Another part of the bill states that allowable expenses for nomination contestants will be capped at 50% of the writ period expenses allowed for candidates in a general election in that riding. I think the maximum a person can spend in a campaign in most ridings is around $68,000 to $72,000. Half of that, about $35,000, would be the cap for spending in terms of running a political campaign.

I, in principle, have a problem with limiting how much people can donate to a campaign. Capping on the spending side is not necessarily a bad idea but even capping on the spending side generally is unnecessary.

If we had mandatory reporting inside of 48 hours, if it were done electronically on the Internet, open for everyone to see the amount of money and who gave to whom and how much, I do not think we would need limits of the degree that are talked about in the bill because there is an assumed liability.

If a political party or an individual accepts a contribution, of whatever size from whatever organization or individual, there is an assumed liability associated with accepting that donation that they may be skewed with the perspective of that person, group or union. I think open disclosure about who gave how much to whom and why is perfectly okay.

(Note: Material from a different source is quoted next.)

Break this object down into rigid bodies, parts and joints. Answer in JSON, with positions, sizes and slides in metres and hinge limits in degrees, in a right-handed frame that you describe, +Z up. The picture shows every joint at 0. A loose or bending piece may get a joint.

I think it is fundamentally immoral and undemocratic to force citizens to pay politicians' election campaigns. It is against the very nature of democracy to reach into people's pockets and force them to finance political views with which they disagree. We have seen this with union contributions to political parties without asking the union's consent. Now we are talking about financing political parties, such as the Bloc Québécois which wants to separate from and destroy Canada. Asking people from my riding or any other riding to finance the destruction of Canada is wrong.

Canada Elections Act February 18th, 2003

Mr. Speaker, I rise on a point of order. It is always important when we are debating important legislation, especially that which is put forward by the government, that there be more than one Liberal out of 180 in the House. Could we have a quorum call, please?